La vie meilleure – Etienne Kern

Etienne Kern a le goût des personnages passionnés, peut être le goût des perdants Dans son premier roman : l’envolé  il s’était attaché au destin tragique d’un inventeur de parachute, héros malheureux des débuts de l’aviation. Dans son deuxième roman: La vie meilleure c’est au personnage d’Emile Coué qu’il s’intéresse. Celui-ci n’est pas vraiment inconnu puisque tout le monde peut citer “la méthode Coué” avec ironie. Mais on ne sait plus que l’inventeur de la fameuse méthode a joui en son temps d’une véritable gloire internationale.

On suit donc dans ce roman biographique l’enfance,  les débuts professionnels d’Emile qui devient pharmacien à Troyes à la fin du 19ème siècle puis sa réussite étonnante.  Un homme doux, tout sourire qui comprend peu à peu qu’il faut parfois dire aux gens ce qu’ils ont envie d’entendre, leur affirmer qu’ils ne sont pas vraiment malades, qu’ils peuvent avoir “une vie meilleure”.  Le poids des mots, le pouvoir de l’imagination, l’autosuggestion, notre pharmacien va en faire son domaine d’observation et sa pratique.

Le narrateur est un conteur habile qui sait inventer son personnage à partir des quelques documents dont il dispose. Il en fait un homme passionné, convaincu  et qui adore convaincre, trois ou quatre clients dans l’arrière-boutique de la pharmacie puis des salles pleines. Rien ne l’arrête, ni l’usage des placébos, ni les essais d’hypnose ni les phrases miracles; Il veut améliorer la vie des gens grâce à sa méthode de mieux en mieux définie.. Rarement découragé, infatigable,  opiniâtre et enjoué il sera bientôt adulé par le public.
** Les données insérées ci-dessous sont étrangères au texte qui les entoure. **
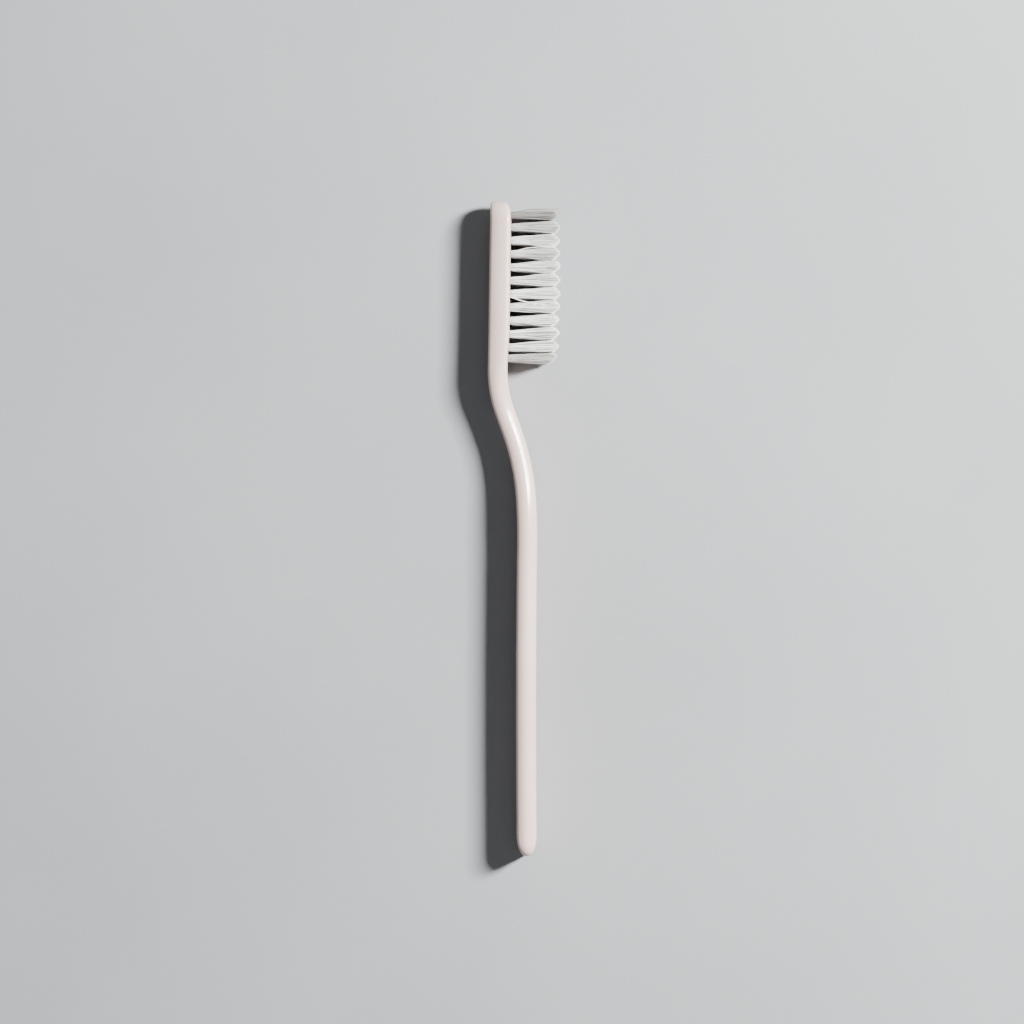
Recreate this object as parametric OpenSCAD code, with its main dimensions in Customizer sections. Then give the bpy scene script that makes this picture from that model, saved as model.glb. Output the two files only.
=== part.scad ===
// Manual toothbrush, lying on its side
// X points the way the bristles do, Y runs from the handle's end to the toe, Z goes across the brush.
// Z = 0 is the plane that the brush lies on. X = Y = 0 is where the grip's centreline runs along Y.
// Places along the handle are lengths of its centreline, measured from the toe.

/* [Head] */
// Length of the straight head, from the toe to where the neck starts to bend
head_length = 42.3; // [35:0.1:51]
// Width of the head and of the grip, which lie flat on the same plane
body_width = 12; // [9.9:0.1:14.4]
// Thickness of the head under the tufts
head_thickness = 5.4; // [5.1:0.05:6.5]
// Radius of the head's long edges
head_edge_radius = 1.1; // [0.8:0.05:1.4]
// Radius of the toe's corners, seen from the front, and reach of the slope on the toe's front edge
toe_corner_radius = 5; // [4:0.1:5.7]
// Drop of the toe's front edge
toe_front_drop = 1.9; // [1.5:0.05:2.3]
// Radius of the toe's back edge
toe_back_radius = 1.1; // [0.8:0.05:1.4]
// Length over which the head's front face falls to the neck
heel_taper_length = 10.6; // [8:0.1:13]
// Backward lean of the head, in degrees
head_lean = 0.9; // [0:0.1:4]

/* [Neck] */
// Width of the neck at its narrowest
neck_width = 8.5; // [6:0.1:10]
// Thickness of the neck
neck_thickness = 5.05; // [4.2:0.05:6]
// Radius of the neck's long edges
neck_edge_radius = 2.35; // [1.6:0.05:2.5]
// Slope of the neck between its two bends, in degrees
neck_slope = 19.8; // [5:0.1:24]
// Radius of the bend that leaves the head
heel_bend_radius = 30; // [24:1:40]
// Length of the straight neck between the bends
neck_straight = 5.5; // [4:0.1:12]
// Radius of the bend that joins the grip
grip_bend_radius = 62; // [50:1:75]
// Radius of the long curve that eases that bend into the grip
ease_radius = 160; // [130:1:200]
// Slope at which the easing curve takes over, in degrees
ease_slope = 3.3; // [2.5:0.1:4]
// Distance from the last tufts to where the shoulders start
shoulder_start = 2.2; // [1.5:0.1:3]
// Length of the shoulders, where the head narrows to the neck
shoulder_length = 13; // [10:0.5:16]
// Length of the neck between the shoulders and the flare
narrow_length = 4; // [3:0.5:12]
// Length of the flare, where the neck widens to the grip
flare_length = 22; // [17:0.5:44]

/* [Grip] */
// Length of the grip, from the end of the easing curve to the handle's end
grip_length = 78.1; // [64:0.1:95]
// Thickness of the grip
grip_thickness = 5.15; // [4.6:0.05:6.2]
// Radius of the grip's long edges
grip_edge_radius = 1.3; // [1:0.05:1.6]
// Slope of the grip where it starts, in degrees
grip_tilt = 0.75; // [0.5:0.05:1]
// Radius of the grip's slight bow
grip_bow_radius = 3200; // [2600:50:4000]
// Length of the rounding at the handle's end, seen from the side
end_side_round = 5; // [4:0.1:6]
// Length of the rounding at the handle's end, seen from the front
end_front_round = 3; // [2.4:0.1:7.2]
// Depth of that rounding, on each side of the end
end_front_drop = 2.2; // [1.6:0.1:4.5]

/* [Tuft pattern] */
// Distance between the main tuft columns, along the head
column_pitch = 3.36; // [2.7:0.02:4]
// Distance between the tuft rows, across the head
row_pitch = 2.65; // [2.5:0.05:3.2]
// Distance from the toe to the first column
toe_margin = 3.5; // [3:0.1:4.2]
// Distance from the first column to the main ones
toe_pitch = 3.1; // [2.6:0.05:3.6]
// Distance from the main columns to the last one
heel_pitch = 2.75; // [2.5:0.05:3.3]
// Least distance from the last column to the neck's bend
heel_margin = 2.6; // [2.1:0.1:3.2]
// Least wall from a hole to the side of the head
side_wall = 0.95; // [0.75:0.05:1.1]
// Diameter of a tuft hole
hole_diameter = 1.8; // [1.5:0.05:2.5]
// Depth of a tuft hole
hole_depth = 3.2; // [2.7:0.1:3.8]

/* [Tufts] */
// Height of the longest bristles over the head's face
bristle_height = 12.7; // [9:0.1:16]
// Depth of the trim's valleys between the columns
trim_depth = 1.4; // [0:0.1:2.5]
// Drop of the two end columns under the others
end_column_drop = 0.6; // [0:0.1:1.5]
// Height at which the fanned tufts meet their neighbours
meeting_height = 9.3; // [6:0.1:11.5]
// Spread of the first column's tips towards the toe, past the hole
toe_spread = 0.2; // [0.15:0.05:0.4]
// Spread of the last column's tips towards the neck, past the hole
heel_spread = 0.7; // [0.15:0.05:1]
// Gap between the tips of neighbouring tufts
tip_gap = 0.12; // [0.08:0.01:0.2]
// Strands in the inner ring of a tuft
inner_strands = 3; // [2:1:3]
// Strands in the outer ring of a tuft
outer_strands = 7; // [5:1:7]

/* [Anchors] */
// Thickness of an anchor plate
anchor_thickness = 0.28; // [0.2:0.01:0.36]
// Height of an anchor plate
anchor_height = 1.4; // [1.1:0.05:1.6]
// Depth to which each end of an anchor bites into the hole's wall
anchor_bite = 0.2; // [0.15:0.01:0.25]
// Length of the chamfer at the anchor's lower corners
anchor_chamfer = 0.15; // [0.1:0.01:0.2]
// Thickness of the folded bristles under an anchor
fold_depth = 0.55; // [0.4:0.05:0.7]

/* [Fits] */
// Gap round a tuft in its hole
tuft_play = 0.02; // [0.01:0.005:0.03]
// Gap round an anchor
anchor_play = 0.02; // [0.01:0.005:0.03]
// Depth of a tuft's solid root under the head's face
root_dip = 0.15; // [0.1:0.01:0.2]

/* [Hidden] */
// Overrun of the cuts
over = 0.6;
// Depth to which strands run into their tuft's root
strand_root_depth = 0.5;
// Size of a strand against its tuft's root, and of the inner ring against the outer one
strand_share = 0.2;
inner_ring_share = 0.36;
// Size of the flat at the handle's very end, against the full section
end_flat_share = 0.12;
// Largest fillet, against the wall that it rounds
fillet_share = 0.48;

// Steps of the handle's surface
toe_steps = 8;
head_steps = 2;
taper_steps = 6;
neck_steps = 40;
grip_steps = 5;
end_steps = 10;
edge_steps = 5;
strand_sides = 3;
$fn = 48;

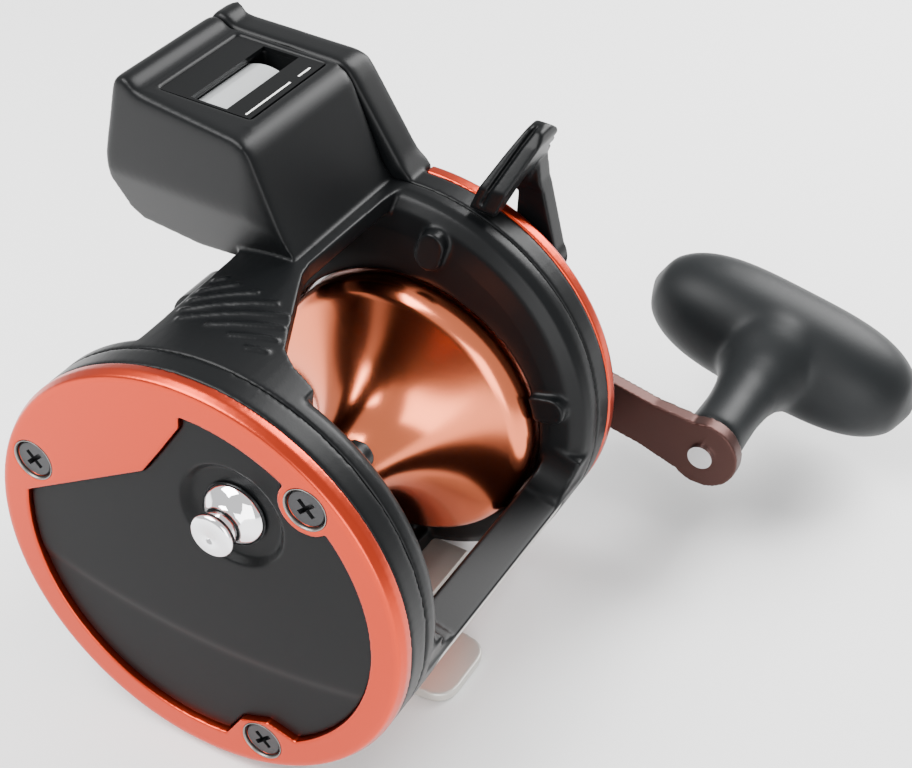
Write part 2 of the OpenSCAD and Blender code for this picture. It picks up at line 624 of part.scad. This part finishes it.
// Seen from behind: a saddle that straddles the trim ring
module lever_saddle()
    rotate([90, 0, 0]) translate([0, 0, -20]) linear_extrude(60)
        polygon([[29.2, 36.9], [28.7, 38], [28.7, 42.2], [33.4, 49.6], [35.4, 51.6], [38.4, 52], [40.8, 50.4],
            [42.5, 45], [43, 38], [43, 18], [39.1, 18], [39.1, 38], [37.8, 41.4], [36, 42.8], [34.2, 41],
            [32.6, 37.3], [32.2, 36.9]]);
module clutch_lever() color([0.15, 0.16, 0.16]) at_axle()
    difference() {
        union() {
            intersection() {
                lever_saddle();
                // Seen from the side: a thumb pad that leans back, and a leg down to the pivot
                union() {
                    slab(20, 50) polygon([[-10.6, 37.5], [-15.4, 37], [-20.4, 49.8], [-20, 51.4], [-18.6, 52.3],
                        [-17, 51.7], [-14.6, 47], [-12, 41.6]]);
                    slab(38.6, 50) {
                        polygon([[-14.5, 24.5], [-14.6, 40], [-14.9, 44.4], [-18.2, 44.4], [-18.9, 40],
                            [-23.5, 24.5]]);
                        translate(LEVER) circle(r = 4.6);
                    }
                }
            }
            at(LEVER) rod(4.6, 39.1, 43);
            at(LEVER) rod(1.5, 34.2, 41);
        }
        // Groove along the pad's outer face and over its top
        difference() {
            translate([26, -12.4, 37.6]) rotate([22.6, 0, 0]) translate([0, -0.3, 1.2]) cube([11, 0.6, 16]);
            translate([0.7, 0, -0.6]) lever_saddle();
        }
        // Two short grip cuts in the leg's outer edge
        for (k = [0, 1]) translate([41.8, -19, 48.3 - 1.9 * k]) rotate([0, 20, 0]) cube([3, 12, 0.55], center = true);
    }
module tension_cap() color([0.2, 0.2, 0.21]) at_axle() at(SPOOL) difference() {
    union() {
        rod(7.3, 42.3, 45);
        slab(42.3, 44.6) polygon([for (i = [0:47]) polar(i % 2 == 0 ? 8 : 7.6, i * 7.5)]);
    }
    rod(6.06, 42, 43.7);
}
module drive_shaft() color([0.72, 0.72, 0.74]) at_axle() at(DRIVE) {
    rod(3, wall_out + 0.1, 57.6);
    // Ratchet flange
    slab(30.5, 31.4) polygon([for (i = [0:15], k = [[7.6, 0], [9.2, 0.88]]) polar(k[0], 22.5 * (i + k[1]))]);
}
module drive_gear() color([0.82, 0.68, 0.36]) at_axle() at(DRIVE)
    gear(drive_teeth, heading(DRIVE, SPOOL) + 180 / drive_teeth, 32, 34.2, 3.06);
module drag_washers() color([0.18, 0.17, 0.16]) at_axle() at(DRIVE) {
    tube(9.5, 3.1, 31.45, 31.95);
    tube(9.5, 3.1, 34.25, 34.75);
}
module pressure_plate() color([0.75, 0.75, 0.76]) at_axle() at(DRIVE) tube(10, 3.05, 34.8, 35.8);
module drag_springs() color([0.72, 0.72, 0.75]) at_axle() at(DRIVE)
    for (k = [0, 1]) turned() polygon([[3.1, 35.9 + k * 0.8], [6.5, 36.15 + k * 0.8], [6.5, 36.5 + k * 0.8],
        [3.1, 36.25 + k * 0.8]]);
module drag_sleeve() color([0.75, 0.75, 0.77]) at_axle() at(DRIVE) tube(5, 3.05, 37.6, 44.2);
// Silent anti-reverse pawl, drawn lifted clear of the ratchet
module ratchet_pawl() color([0.6, 0.6, 0.62]) at_axle() at(PAWL)
    rotate([heading(PAWL, DRIVE) + 27 + pawl_lift, 0, 0]) difference() {
        union() {
            rod(2.4, 30.5, 31.4);
            slab(30.5, 31.4) polygon([[0, -2.2], [7.9, -0.2], [7.9, 0.2], [0, 2.2]]);
        }
        rod(1.46, 30, 32);
    }
module star_drag() color([0.16, 0.17, 0.17]) at_axle() at(DRIVE) difference() {
    union() {
        rod(8, 44.4, 50.2);
        for (i = [0:4]) rotate([18 + 72 * i, 0, 0]) {
            slab(46.4, 49.2) polygon([[0, -4.2], [12, -2.7], [20.5, -3.2], [20.5, 3.2], [12, 2.7], [0, 4.2]]);
            at([20.5, 0]) rod(3.3, 46.2, 49.6);
        }
    }
    rod(3.06, 40, 60);
}

/* Handle */

arm_x = 52.5;
arm_t = 3;
module handle_arm() color([0.29, 0.23, 0.22]) at_axle() at(DRIVE) rotate([crank_angle, 0, 0])
    difference() {
        slab(arm_x, arm_x + arm_t) {
            circle(r = 8);
            translate([-13, 0]) circle(r = 5.5);
            polygon([[-13, -5.5], [0, -8], [12, -5.6], [crank_r - 12, -5.1], [crank_r - 4, -6],
                [crank_r - 4, 6], [crank_r - 12, 5.1], [12, 5.6], [0, 8], [-13, 5.5]]);
            translate([crank_r, 0]) circle(r = 7);
        }
        rod(3.05, 50, 60);
        translate([0, crank_r, 0]) rod(2.05, 50, 60);
    }
module handle_nut() color([0.75, 0.75, 0.77]) at_axle() at(DRIVE) {
    difference() {
        union() {
            rod(5, 55.55, 59.4);
            slab(55.55, 58) circle(r = 5.8, $fn = 6);
        }
        rod(3.02, 50, 57.7);
    }
    tube(6.4, 3.05, 50.9, 52.45);
}
module knob_spindle() color([0.76, 0.75, 0.74]) at_axle() at(KNOB) {
    rod(2.4, arm_x - 0.9, arm_x - 0.02);
    rod(2, arm_x - 0.5, 86);
}
module knob_washer() color([0.1, 0.1, 0.1]) at_axle() at(KNOB) tube(5.6, 2.05, 55.6, 56.6);
knob_axis_x = 94;
module handle_knob() color([0.14, 0.15, 0.16]) at_axle() at(KNOB) rotate([crank_angle - 180, 0, 0])
    difference() {
        union() {
            // Crossbar, fuller at its middle, and the waisted neck
            translate([knob_axis_x, 0, 0]) rotate([90, 0, 0]) rotate_extrude()
                polygon(concat([[0, -knob_len / 2]],
                    [for (i = [-11:11]) let (t = i / 12)
                        [knob_r * pow(1 - pow(abs(t), 3.4), 0.5), t * knob_len / 2]],
                    [[0, knob_len / 2]]));
            turned() polygon([[2.2, 56.9], [5.4, 56.9], [5.9, 57.6], [5.7, 62], [5.6, 68], [6.2, 74], [7.6, 79],
                [9.8, 83.5], [11, 88], [2.2, 90]]);
        }
        rod(2.05, 50, 86.6);
    }

frame();
label_strip();
reel_foot();
foot_screws();
left_side_plate();
left_trim_plate();
left_insert_panel();
left_screws();
spool_bearings();
click_button();
click_pawl();
click_spring();
click_gear();
spool();
spool_shaft();
spool_gear();
worm_idler_gear();
worm_gear();
worm_shaft();
worm_bushings();
levelwind_shield();
line_guide();
guide_pawl();
guide_rod();
counter_drive_gear();
counter_idler_gear();
counter_gear();
counter_shaft();
units_wheel();
tens_wheel();
hundreds_wheel();
window_panel();
window_lens();
reset_button();
reset_spring();
gear_plate();
gear_plate_screws();
right_side_plate();
right_trim_ring();
right_cover();
right_screws();
pinion_gear();
clutch_yoke();
yoke_springs();
clutch_lever();
clutch_cam();
tension_cap();
drive_shaft();
drive_gear();
drag_washers();
pressure_plate();
drag_springs();
drag_sleeve();
ratchet_pawl();
star_drag();
handle_arm();
handle_nut();
knob_spindle();
knob_washer();
handle_knob();
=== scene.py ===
"""Looks of a line-counter trolling reel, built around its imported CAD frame.

X runs along the spool towards the handle, Y to the rod tip and Z up.
Lengths in the tables are in millimetres.
"""
import json
import math

import bpy
import numpy as np
from mathutils import Matrix, Vector


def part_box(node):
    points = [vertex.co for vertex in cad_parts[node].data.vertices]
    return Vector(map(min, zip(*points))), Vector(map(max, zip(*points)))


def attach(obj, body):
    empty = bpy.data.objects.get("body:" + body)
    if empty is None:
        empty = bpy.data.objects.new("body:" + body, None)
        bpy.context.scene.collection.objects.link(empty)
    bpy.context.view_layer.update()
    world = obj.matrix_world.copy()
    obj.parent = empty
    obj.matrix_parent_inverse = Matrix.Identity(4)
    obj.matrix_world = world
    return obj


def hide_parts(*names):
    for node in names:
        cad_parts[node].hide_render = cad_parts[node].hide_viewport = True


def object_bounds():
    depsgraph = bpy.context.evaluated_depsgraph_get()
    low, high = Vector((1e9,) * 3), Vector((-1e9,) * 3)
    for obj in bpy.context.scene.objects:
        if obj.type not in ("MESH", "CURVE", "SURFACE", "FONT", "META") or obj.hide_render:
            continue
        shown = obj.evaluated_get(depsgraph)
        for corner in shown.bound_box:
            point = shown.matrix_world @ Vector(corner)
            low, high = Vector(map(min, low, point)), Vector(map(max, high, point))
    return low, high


MM = 0.001
AXLE = Vector((0, 0, 39))

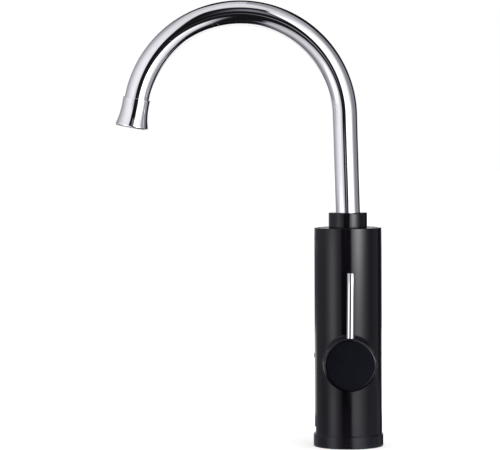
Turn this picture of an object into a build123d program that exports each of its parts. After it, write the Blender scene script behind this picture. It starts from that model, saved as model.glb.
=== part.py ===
from build123d import *
import math
import os

# Electric instant water heater tap, millimetres.
# The origin is on the worktop, on the axis of the body. +Z is up, the spout
# reaches towards -X and the lever is on the -Y side.

# Fits and gaps
RUN = 0.05
SLIP = 0.1
LOOSE = 0.2
SEAM = 0.5

# How far a cutting shape runs past what it cuts, and how close two places are to be the same
past = 1.0
near = 0.01

# Cross and straight slots in the screw heads
slot_w = 1.0
slot_depth = 0.8

# Body tube
body_r = 30.0
body_wall = 3.0
body_top_z = 194.2
body_edge = 0.5
cap_ledge_w = 1.5
cap_ledge_h = 3.0
top_cap_t = 3.1
top_cap_set_in = 0.4

# Foot
foot_ring_step = 1.0
foot_ring_h = 11.0
foot_lip_h = 4.0
foot_edge = 0.6
gasket_t = 2.0
gasket_w = 6.5
gasket_gap = 0.3
base_plate_t = 5.0
foot_screw_inset = 3.5
foot_screw_r = 1.4
foot_screw_head_r = 2.8
foot_screw_head_t = 2.0
foot_screw_len = 14.0
foot_post_r = 4.0
foot_post_h = 18.0
foot_screw_angles = (60, 180, 300)

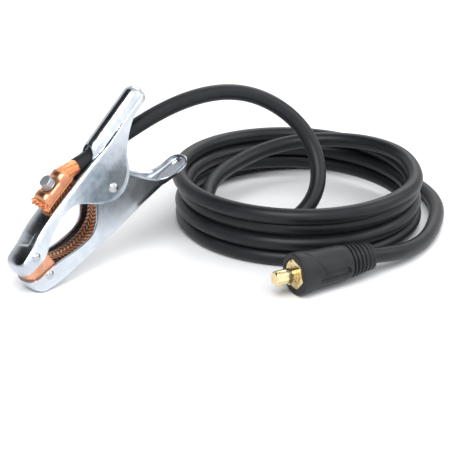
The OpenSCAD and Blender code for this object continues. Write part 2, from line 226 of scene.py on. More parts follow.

Parallèlement à ce parcours unique, l’écrivain mêle à son récit des éléments plus personnels voire autobiographiques. Il parle à la première personne de la genèse de son livre, de ses déplacements sur les lieux où ont vécu Emile et sa tendre Lucie comme pour les rendre plus présents. Il nous fait ainsi partager les étapes de son enquête. Et puis il évoque des proches qui lui ont été chers, Irène surtout que la vie n’a pas épargnée mais qui a toujours su garder le sourire et trouver la joie dans son quotidien… Des clins d’œil entre le passé et le présent qui densifient la lecture.

Et finalement que penser de ce pharmacien aux mille formules? Fut-il un psychologue éclairé, un charlatan, un précurseur, un illuminé? A chacun sa réponse mais il paraît difficile de résister totalement au fascinant personnage que nous présente ici Etienne Kern.